Rat Pfink A Boo Boo is a hard title to review properly. It’s a film I give one star in terms of actual filmmaking, whether it be acting, writing, editing or even making any coherent sense. But I give it a very wholesome five stars for effort and enthusiasm. It’s a bomb and a turkey and it clearly knows it and never takes itself seriously so despite being a terribly made film, it’s also a hell of a lot of fun.

What I consider to be THE definition of a real cult movie, Rat Pfink A Boo Boo was originally meant to be a straight-faced suspense/thriller involving a gang of thugs stalking voluptuous women in dark alleys. However, the movie’s creator, Ray Dennis Steckler, one of my favorite role models in directing, got quickly bored with that idea and, after viewing the incomplete footage, saw how campy and B-grade the idea was and decided to do something completely different instead.

The film starts off for the first 30 minutes as a poorly made and unconvincing suspense movie intercut with scenes of a famous surf rock singer, Lonnie Lane, singing generic go-go dancing songs that bear no relevance to what’s going on. For now. There’s also a brief cameo by a gardener who does the best MST3K stinger line never riffed in a very badly acted scene with the thugs. Anyway, turns out the gal these thugs are stalking to rob is none other than Lonnie Lane’s girlfriend and after the thugs beat up Lonnie and the gardener and hold Lonnie’s gal, Cee Bee Beaumont, for ransom, it’s from this point the film starts to get a little strange.

Lonnie is furious and he wants revenge for these no-good punks so he and the gardener go inside a room and emerge as Rat Pfink and Boo Boo in what has to be the most cheaply made and pathetic ideas for superhero costumes ever conceived. It’s from this point forwards that the film ceases to take itself seriously anymore and turns into a nonsensical riot that involves a fight scene that looks like it was shot on a $2 video camera in a random stranger’s backyard, a gorilla escaping from the City zoo and wreaking havoc on Rat Pfink and Boo Boo and a street parade held in Rat Pfink’s honor for “saving the day”.

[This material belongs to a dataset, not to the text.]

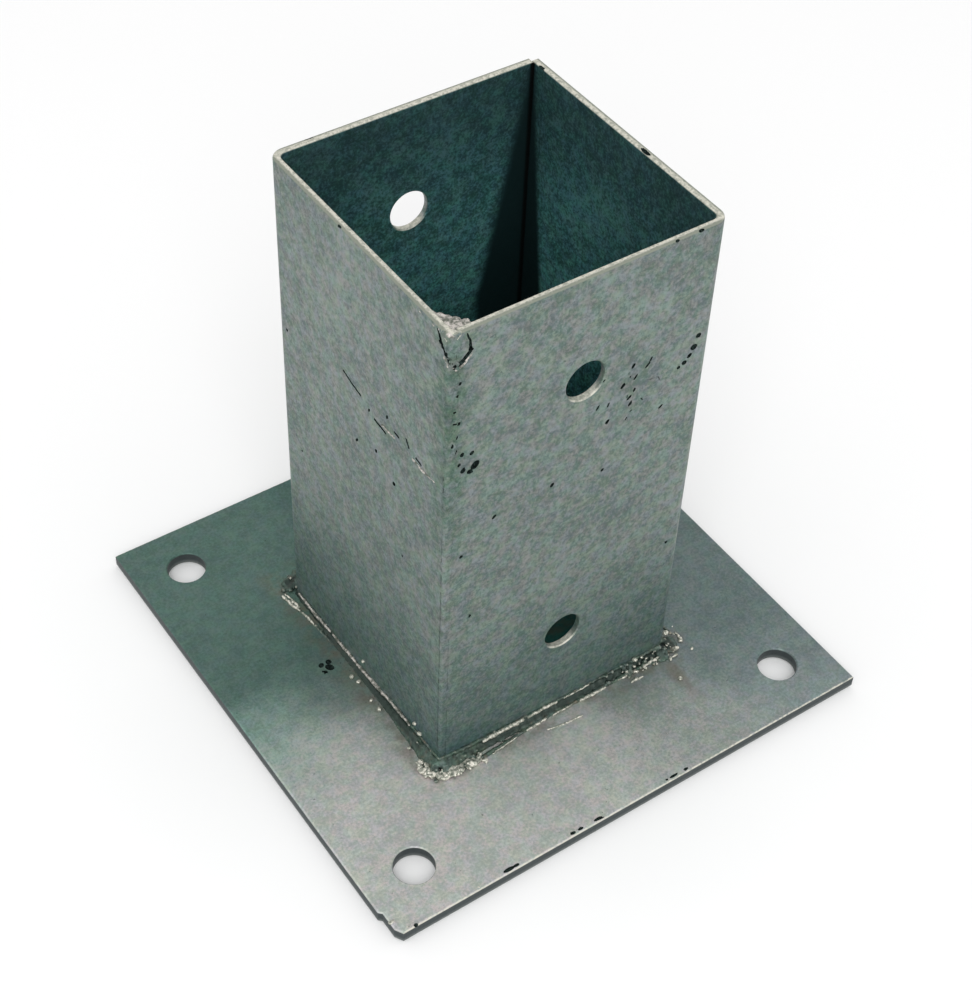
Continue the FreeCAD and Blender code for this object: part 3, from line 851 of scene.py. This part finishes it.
# the crumbly toe round the corner, painted bright as a highlight
CORNER_TOE = [(-42.0, -34), (-41.8, -38.2), (-39.2, -41.0), (-34.0, -41.8), (-27, -42.2)]
for (start, end), count in zip(zip(CORNER_TOE, CORNER_TOE[1:]), (14, 24, 40, 40)):
    for crumb in range(count):
        share = rng.random()
        x, y = [a + (b - a) * share + rng.uniform(-1.3, 1.3) for a, b in zip(start, end)]
        highlight_pieces.append(drop_lump((x, y, TOP + rng.uniform(0.2, 1.3)), rng.uniform(0.4, 0.75), rng,
                                (1.7, 0.8, 0.7)))
# crumbs on the heap at the far end
HEAP_CRUMBS = 34
for crumb in range(HEAP_CRUMBS):
    x, y = rng.uniform(23, 44), -WALL - rng.uniform(0.6, 4.6)
    height = max(0.3, 2.6 + WALL + y + rng.uniform(-0.4, 0.6))
    highlight_pieces.append(drop_lump((x, y + max(0, x - WALL), TOP + height), rng.uniform(0.25, 0.5), rng,
                            (1.6, 0.9, 0.7)))
highlight_crests = fuse("crest_highlights", highlight_pieces, 0.24)
roughen(highlight_crests, 1.1, 0.4)
roughen(highlight_crests, 0.5, 0.2)
dress(highlight_crests, crest_highlight)
fix_piece(highlight_crests, "weld_metal")

# %% [markdown]
# ## The seams
#
# The corner joints were closed with one upright bead each, ground by nothing but the zinc. Low
# down, the bead is smooth and just fills the groove. High up it is rough, with small craters
# where gas escaped. At the front the last of it slumped over the corner as a tongue, and the
# puddle bridged the inside corner at the rim.

# %% The seam beads
def weigh(bead, name, low, high):
    """Make a vertex group that grows from 0 at a low height to 1 at a high one."""
    group = bead.vertex_groups.new(name=name)
    for vertex in bead.data.vertices:
        share = (vertex.co.z / MM - low) / (high - low)
        group.add([vertex.index], min(1.0, max(0.0, share)), "REPLACE")
    return name


def lay_seam_bead(seed, top):
    """Lay the fill and the ropes of the front seam up to a height, and give them and the draws."""
    rng = random.Random(seed)
    width = SHEET / MM
    deep = GROOVE / MM
    bpy.ops.mesh.primitive_cube_add(size=1, location=((-WALL + width / 2) * MM,
                                                      (-WALL + deep / 2 + 0.05) * MM,
                                                      (TOP + top) / 2 * MM),
                                    scale=(width * MM, deep * MM, (top - TOP) * MM))
    fill = bpy.context.object
    apply_placement(fill)
    middle = (-WALL + 0.72, -WALL + 0.72)
    pieces = [fill]
    pieces += lay_rope([(*middle, TOP + 5), (*middle, 90), (*middle, top - 1)],
                       [0.8, 0.85, 1.1], 3.0, rng)
    pieces += lay_rope([(-WALL + width, -WALL + 0.6, TOP + 5), (-WALL + width, -WALL + 0.5, 90),
                        (-WALL + width, -WALL + 0.4, top - 1)], [0.55, 0.6, 0.9], 3.0, rng)
    return pieces, rng


pieces, rng = lay_seam_bead(21, EDGE - 7)
seam_front = fuse("seam_bead_front", pieces, 0.3)
rough_top = weigh(seam_front, "rough_top", 75, 110)
roughen(seam_front, 2.2, 0.8, rough_top)
roughen(seam_front, 0.7, 0.6, rough_top)
roughen(seam_front, 1.2, 0.12)
dress(seam_front, zinc_sheet)
for cutters in (crease, face_pits):
    cut_away(seam_front, cutters)
bpy.data.objects.remove(face_pits)
fix_piece(seam_front, "weld_metal", "seam_weld_front", angle=50)

pieces, rng = lay_seam_bead(22, EDGE - 1.6)
seam_back = fuse("seam_bead_back", pieces, 0.3)
roughen(seam_back, 1.4, 0.35)
seam_back.rotation_euler = (0, 0, math.pi)
apply_placement(seam_back)
dress(seam_back, zinc_sheet)
fix_piece(seam_back, "weld_metal", "seam_weld_back")

# %% The tongue, and the puddle at the rim
rng = random.Random(23)
tongue = []
# the slab that hangs over the corner, wide at the rim and round at the bottom
for height, half in ((1.0, 2.4), (2.2, 2.4), (3.4, 2.2), (4.6, 1.9), (5.8, 1.5), (6.8, 1.0)):
    for side in (-1, -0.33, 0.33, 1):
        shift = side * half
        place = (-WALL + 1.15 + max(shift, 0), -WALL + 1.15 + max(-shift, 0), EDGE - height)
        tongue.append(drop_lump(place, 1.25, rng, (1, 1, 0.9)))
slump = fuse("seam_tongue", tongue, 0.28)
roughen(slump, 1.6, 0.5)
roughen(slump, 0.6, 0.35)
dress(slump, zinc_sheet)
cut_away(slump, crease)
bpy.data.objects.remove(crease)
fix_piece(slump, "weld_metal", angle=50)

# the bright ring that the melt left round the tongue, and drops on the puddle's crest
ring = lay_rope([(-WALL + 0.1, -WALL + 2.0, EDGE - 6.4), (-WALL, -WALL + 0.2, EDGE - 8.2),
                 (-WALL + 1.6, -WALL, EDGE - 9.8), (-WALL + 3.8, -WALL + 0.1, EDGE - 9.2),
                 (-WALL + 6.0, -WALL + 0.1, EDGE - 7.2)], [0.25, 0.42, 0.5, 0.42, 0.25], 1.2, rng, 8)
# the run on the left face, drawn out in two bright lines
ring += lay_rope([(-WALL, -11, 107.1), (-WALL, -17, 107.4)], [0.36, 0.3], 1.2, rng, 6)
ring += lay_rope([(-WALL, -24, 107.0), (-WALL, -29, 106.7), (-WALL, -33.4, 107.0)],
                 [0.3, 0.32, 0.24], 1.2, rng, 6)
# the puddle that bridges the inside corner at the rim
for x, y, size in ((-37.2, -26.9, 0.9), (-36.6, -28.6, 1.2), (-35.5, -30.2, 1.2), (-34.4, -31.7, 1.2),
                   (-33.2, -33.3, 1.2), (-32.2, -35.0, 1.2), (-31.2, -36.6, 1.0), (-36.6, -31.6, 1.4),
                   (-35.3, -33.2, 1.5), (-34.2, -35.0, 1.5), (-33.0, -36.7, 1.2), (-36.6, -34.0, 1.4),
                   (-35.5, -35.9, 1.4), (-34.4, -37.0, 1.0), (-36.8, -36.6, 1.2)):
    ring.append(drop_lump((x, y, EDGE - 0.75 + rng.uniform(-0.35, 0.15)), size, rng, (1, 1, 0.55)))
melt_drops = fuse("melt_drops", ring, 0.2)
roughen(melt_drops, 1.3, 0.4)
roughen(melt_drops, 0.6, 0.15)
dress(melt_drops, melt_skin)
fix_piece(melt_drops, "weld_metal")

# %% [markdown]
# ## Floor, light and camera
#
# A wide white floor and a white surround light the part evenly from all sides, as in a light
# tent. One big soft lamp over the front corner lifts the plate and the rim.

# %% The floor
# it lies just under the plate, so that the two faces are never in one place
FLOOR_GAP = 0.2 * MM
bpy.ops.mesh.primitive_plane_add(size=8, location=(0, 0, -FLOOR_GAP))
floor = bpy.context.object
floor.name = "floor"
white = bpy.data.materials.new("floor_white")
white.use_nodes = True
paper = white.node_tree.nodes["Principled BSDF"].inputs
paper["Base Color"].default_value = (0.95, 0.95, 0.95, 1)
paper["Roughness"].default_value = 0.9
dress(floor, white)

# %% The light
TENT_STRENGTH = 0.88

world = bpy.data.worlds.new("light_tent")
bpy.context.scene.world = world
world.use_nodes = True
walls = world.node_tree.nodes["Background"].inputs
walls["Color"].default_value = (1, 1, 1, 1)
walls["Strength"].default_value = TENT_STRENGTH


def soft_lamp(name, place, aim, width, power):
    """Hang a square soft lamp that faces a point."""
    bpy.ops.object.light_add(type="AREA", location=place)
    lamp = bpy.context.object
    lamp.name = name
    lamp.data.size = width
    lamp.data.energy = power
    lamp.rotation_euler = (Vector(aim) - Vector(place)).to_track_quat("-Z", "Y").to_euler()
    return lamp


soft_lamp("key", (-0.65, -0.93, 1.2), (0, 0, 0.05), 0.9, 9.7)

# %% The camera
bpy.ops.object.camera_add(location=(-0.21127, -0.28898, 0.42207),
                          rotation=[math.radians(a) for a in (43.932, -1.853, -34.411)])
camera = bpy.context.object
camera.name = "camera"
camera.data.sensor_width = 36
camera.data.lens = 70.08
bpy.context.scene.camera = camera
bpy.context.scene.view_settings.view_transform = "Standard"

It really is an astonishingly bizarre film and a true absurdity in filmmaking but I admire the reckless spirit the film has throughout. A brief intro on the official DVD by Ray Dennis Steckler shows his indomitable spirit and enthusiasm in making this film, knowing although the film itself was terrible, was only in it purely for loving the art of making films. It’s a bad excuse in actual talent in filmmaking, with incredibly corny lines delivered wooden with flat emotion and extreme glare reflecting of the camera lens in some very poorly lit cinematography during driving scenes but it truly needs to be seen to be believed. An essential oddity in cult cinema and a virtually unheard of camp classic.